_Short exercise_
Only the lines from the line that has "addLeg(1, 'left');" through the line that has "obj.parent = empty" should be reproduced, exactly and with both ends kept.

_Data extract_
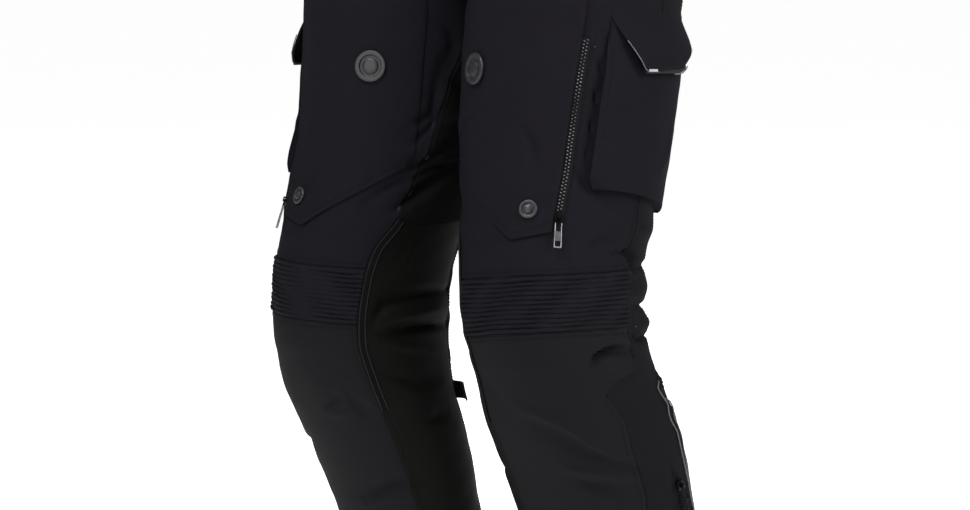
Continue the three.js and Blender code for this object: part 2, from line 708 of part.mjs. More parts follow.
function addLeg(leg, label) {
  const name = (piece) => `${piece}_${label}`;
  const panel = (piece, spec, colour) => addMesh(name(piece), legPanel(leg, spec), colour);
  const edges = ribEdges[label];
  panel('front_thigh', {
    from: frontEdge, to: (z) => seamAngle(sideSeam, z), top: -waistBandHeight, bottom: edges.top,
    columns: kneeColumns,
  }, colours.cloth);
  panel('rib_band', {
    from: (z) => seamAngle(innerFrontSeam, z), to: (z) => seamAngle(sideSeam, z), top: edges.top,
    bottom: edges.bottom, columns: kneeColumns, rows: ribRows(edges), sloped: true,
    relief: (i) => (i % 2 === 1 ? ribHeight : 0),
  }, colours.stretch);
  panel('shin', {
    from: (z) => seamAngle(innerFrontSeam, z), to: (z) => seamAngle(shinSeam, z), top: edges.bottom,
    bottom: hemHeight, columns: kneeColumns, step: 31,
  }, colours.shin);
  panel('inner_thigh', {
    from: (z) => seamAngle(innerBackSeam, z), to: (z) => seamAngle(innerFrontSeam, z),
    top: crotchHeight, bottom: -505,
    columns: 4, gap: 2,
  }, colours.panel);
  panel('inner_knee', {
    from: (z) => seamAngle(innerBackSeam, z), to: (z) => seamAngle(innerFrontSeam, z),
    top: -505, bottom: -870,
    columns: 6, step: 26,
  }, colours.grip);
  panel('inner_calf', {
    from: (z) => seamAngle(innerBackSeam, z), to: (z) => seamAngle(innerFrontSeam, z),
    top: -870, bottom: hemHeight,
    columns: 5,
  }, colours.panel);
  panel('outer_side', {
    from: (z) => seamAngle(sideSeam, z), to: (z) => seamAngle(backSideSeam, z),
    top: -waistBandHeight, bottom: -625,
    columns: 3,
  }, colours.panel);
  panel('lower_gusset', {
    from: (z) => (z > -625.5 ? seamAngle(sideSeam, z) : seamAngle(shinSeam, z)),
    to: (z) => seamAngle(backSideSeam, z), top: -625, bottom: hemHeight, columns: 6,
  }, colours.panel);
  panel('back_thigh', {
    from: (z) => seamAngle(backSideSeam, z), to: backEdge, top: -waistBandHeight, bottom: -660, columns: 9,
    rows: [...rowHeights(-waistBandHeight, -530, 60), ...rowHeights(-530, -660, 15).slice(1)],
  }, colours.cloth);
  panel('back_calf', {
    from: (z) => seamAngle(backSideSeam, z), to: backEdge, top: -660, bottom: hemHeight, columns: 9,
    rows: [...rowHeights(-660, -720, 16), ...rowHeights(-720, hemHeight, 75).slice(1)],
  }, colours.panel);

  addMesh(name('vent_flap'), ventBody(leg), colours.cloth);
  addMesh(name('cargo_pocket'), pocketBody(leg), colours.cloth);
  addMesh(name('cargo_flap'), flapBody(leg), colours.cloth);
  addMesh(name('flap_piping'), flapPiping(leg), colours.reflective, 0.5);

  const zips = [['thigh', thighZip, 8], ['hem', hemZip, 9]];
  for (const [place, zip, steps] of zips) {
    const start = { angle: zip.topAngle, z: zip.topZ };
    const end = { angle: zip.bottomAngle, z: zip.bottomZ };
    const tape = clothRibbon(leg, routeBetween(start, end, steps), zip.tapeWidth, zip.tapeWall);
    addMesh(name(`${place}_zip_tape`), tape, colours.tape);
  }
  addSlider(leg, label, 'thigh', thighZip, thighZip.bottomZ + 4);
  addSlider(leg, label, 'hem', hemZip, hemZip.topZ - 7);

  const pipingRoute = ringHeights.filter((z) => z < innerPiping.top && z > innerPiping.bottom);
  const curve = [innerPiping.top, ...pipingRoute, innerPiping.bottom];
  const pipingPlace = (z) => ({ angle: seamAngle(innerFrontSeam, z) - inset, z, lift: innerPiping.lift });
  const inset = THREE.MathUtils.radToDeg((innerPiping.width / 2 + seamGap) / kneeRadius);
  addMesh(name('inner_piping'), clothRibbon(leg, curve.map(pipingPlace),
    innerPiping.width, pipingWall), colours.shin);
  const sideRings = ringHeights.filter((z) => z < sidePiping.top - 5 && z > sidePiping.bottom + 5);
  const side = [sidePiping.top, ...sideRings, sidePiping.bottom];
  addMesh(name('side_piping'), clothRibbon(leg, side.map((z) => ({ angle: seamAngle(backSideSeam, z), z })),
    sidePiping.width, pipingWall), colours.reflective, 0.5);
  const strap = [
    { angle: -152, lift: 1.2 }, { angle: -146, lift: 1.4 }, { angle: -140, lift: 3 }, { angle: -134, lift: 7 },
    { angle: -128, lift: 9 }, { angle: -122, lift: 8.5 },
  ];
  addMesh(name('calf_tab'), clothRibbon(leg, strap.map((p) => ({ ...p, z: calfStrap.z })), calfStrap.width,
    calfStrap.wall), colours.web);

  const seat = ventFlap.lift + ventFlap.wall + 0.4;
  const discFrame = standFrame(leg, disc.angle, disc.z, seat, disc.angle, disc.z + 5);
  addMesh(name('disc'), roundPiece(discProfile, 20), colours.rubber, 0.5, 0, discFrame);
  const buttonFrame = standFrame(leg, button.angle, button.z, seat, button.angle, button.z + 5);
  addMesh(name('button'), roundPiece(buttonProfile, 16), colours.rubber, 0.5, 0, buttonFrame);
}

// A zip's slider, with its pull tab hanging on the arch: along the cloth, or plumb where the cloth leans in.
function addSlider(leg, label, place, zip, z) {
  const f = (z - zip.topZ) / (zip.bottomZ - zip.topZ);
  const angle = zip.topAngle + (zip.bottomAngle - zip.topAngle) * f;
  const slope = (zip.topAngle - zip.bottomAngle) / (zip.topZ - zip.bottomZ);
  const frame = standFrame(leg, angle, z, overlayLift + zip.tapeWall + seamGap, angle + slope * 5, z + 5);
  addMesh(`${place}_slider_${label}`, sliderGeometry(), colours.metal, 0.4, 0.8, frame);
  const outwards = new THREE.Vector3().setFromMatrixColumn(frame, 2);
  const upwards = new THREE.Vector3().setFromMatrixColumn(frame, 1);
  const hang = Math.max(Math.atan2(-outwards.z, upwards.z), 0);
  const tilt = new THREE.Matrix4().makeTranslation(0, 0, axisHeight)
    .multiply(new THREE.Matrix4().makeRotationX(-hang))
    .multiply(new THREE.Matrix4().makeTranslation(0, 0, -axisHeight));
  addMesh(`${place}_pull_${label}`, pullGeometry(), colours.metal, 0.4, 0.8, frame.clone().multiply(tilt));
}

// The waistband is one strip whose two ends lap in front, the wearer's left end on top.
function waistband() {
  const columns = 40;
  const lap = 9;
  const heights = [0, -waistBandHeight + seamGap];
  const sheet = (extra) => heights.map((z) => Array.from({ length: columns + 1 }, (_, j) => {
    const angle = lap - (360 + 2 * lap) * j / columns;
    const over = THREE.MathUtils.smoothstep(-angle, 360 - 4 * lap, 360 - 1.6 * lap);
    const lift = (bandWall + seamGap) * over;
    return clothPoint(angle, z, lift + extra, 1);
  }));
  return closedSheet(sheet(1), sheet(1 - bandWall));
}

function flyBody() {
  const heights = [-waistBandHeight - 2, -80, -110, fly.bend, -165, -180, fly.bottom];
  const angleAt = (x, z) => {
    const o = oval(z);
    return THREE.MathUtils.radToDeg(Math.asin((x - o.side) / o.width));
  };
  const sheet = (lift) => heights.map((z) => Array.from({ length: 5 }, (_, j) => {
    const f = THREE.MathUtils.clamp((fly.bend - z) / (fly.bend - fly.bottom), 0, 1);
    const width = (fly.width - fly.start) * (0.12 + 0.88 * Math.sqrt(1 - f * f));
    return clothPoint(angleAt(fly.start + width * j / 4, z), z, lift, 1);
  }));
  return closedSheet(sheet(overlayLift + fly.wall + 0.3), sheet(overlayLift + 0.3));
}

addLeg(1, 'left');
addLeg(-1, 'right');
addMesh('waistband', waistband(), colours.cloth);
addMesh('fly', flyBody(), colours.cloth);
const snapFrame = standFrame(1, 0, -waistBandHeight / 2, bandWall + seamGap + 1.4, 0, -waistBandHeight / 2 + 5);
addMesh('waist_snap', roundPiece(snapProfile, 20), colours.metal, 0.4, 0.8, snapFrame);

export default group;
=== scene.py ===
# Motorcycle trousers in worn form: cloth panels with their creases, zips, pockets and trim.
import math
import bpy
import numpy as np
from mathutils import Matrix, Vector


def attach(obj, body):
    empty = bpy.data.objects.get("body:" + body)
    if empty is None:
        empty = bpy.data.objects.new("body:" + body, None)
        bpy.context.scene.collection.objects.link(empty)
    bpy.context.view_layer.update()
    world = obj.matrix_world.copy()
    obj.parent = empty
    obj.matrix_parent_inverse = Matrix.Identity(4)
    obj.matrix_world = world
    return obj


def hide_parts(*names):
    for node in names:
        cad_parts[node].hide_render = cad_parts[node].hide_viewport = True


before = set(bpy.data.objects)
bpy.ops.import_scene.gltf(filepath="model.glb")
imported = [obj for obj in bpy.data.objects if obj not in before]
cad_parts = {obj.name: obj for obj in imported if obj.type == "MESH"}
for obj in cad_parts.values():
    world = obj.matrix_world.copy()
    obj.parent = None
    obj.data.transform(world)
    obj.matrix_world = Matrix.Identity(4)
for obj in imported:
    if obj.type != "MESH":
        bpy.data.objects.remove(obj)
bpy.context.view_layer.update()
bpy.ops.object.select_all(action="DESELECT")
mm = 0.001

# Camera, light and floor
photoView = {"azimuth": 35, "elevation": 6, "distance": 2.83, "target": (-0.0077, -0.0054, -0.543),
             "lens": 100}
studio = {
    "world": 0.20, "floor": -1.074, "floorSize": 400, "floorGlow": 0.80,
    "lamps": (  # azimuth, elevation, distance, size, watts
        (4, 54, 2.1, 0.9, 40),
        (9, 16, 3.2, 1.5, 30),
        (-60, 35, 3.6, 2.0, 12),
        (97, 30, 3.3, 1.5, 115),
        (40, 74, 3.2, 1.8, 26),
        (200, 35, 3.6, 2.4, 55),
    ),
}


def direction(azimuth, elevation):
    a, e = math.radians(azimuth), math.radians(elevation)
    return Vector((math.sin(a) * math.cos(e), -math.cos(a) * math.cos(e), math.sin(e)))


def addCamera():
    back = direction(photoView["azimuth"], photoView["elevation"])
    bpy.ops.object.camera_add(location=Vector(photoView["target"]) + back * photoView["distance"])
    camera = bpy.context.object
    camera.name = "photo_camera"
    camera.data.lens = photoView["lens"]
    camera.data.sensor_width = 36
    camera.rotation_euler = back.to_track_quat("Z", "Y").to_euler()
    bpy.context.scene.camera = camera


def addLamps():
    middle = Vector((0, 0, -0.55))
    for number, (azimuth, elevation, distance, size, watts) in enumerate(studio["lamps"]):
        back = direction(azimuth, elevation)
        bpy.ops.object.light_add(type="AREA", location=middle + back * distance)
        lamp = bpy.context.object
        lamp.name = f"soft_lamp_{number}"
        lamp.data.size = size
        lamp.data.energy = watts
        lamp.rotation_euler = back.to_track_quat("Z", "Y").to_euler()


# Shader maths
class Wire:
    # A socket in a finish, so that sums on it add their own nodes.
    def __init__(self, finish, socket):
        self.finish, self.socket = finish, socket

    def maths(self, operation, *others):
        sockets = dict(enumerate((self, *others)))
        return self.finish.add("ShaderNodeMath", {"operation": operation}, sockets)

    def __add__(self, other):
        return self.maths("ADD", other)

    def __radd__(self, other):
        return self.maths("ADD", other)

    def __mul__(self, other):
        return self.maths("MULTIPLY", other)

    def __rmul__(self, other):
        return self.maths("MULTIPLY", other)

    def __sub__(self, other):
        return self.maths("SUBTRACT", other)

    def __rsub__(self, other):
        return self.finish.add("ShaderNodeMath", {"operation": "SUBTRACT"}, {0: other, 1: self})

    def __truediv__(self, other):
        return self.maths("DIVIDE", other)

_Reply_
addLeg(1, 'left');
addLeg(-1, 'right');
addMesh('waistband', waistband(), colours.cloth);
addMesh('fly', flyBody(), colours.cloth);
const snapFrame = standFrame(1, 0, -waistBandHeight / 2, bandWall + seamGap + 1.4, 0, -waistBandHeight / 2 + 5);
addMesh('waist_snap', roundPiece(snapProfile, 20), colours.metal, 0.4, 0.8, snapFrame);

export default group;
=== scene.py ===
# Motorcycle trousers in worn form: cloth panels with their creases, zips, pockets and trim.
import math
import bpy
import numpy as np
from mathutils import Matrix, Vector


def attach(obj, body):
    empty = bpy.data.objects.get("body:" + body)
    if empty is None:
        empty = bpy.data.objects.new("body:" + body, None)
        bpy.context.scene.collection.objects.link(empty)
    bpy.context.view_layer.update()
    world = obj.matrix_world.copy()
    obj.parent = empty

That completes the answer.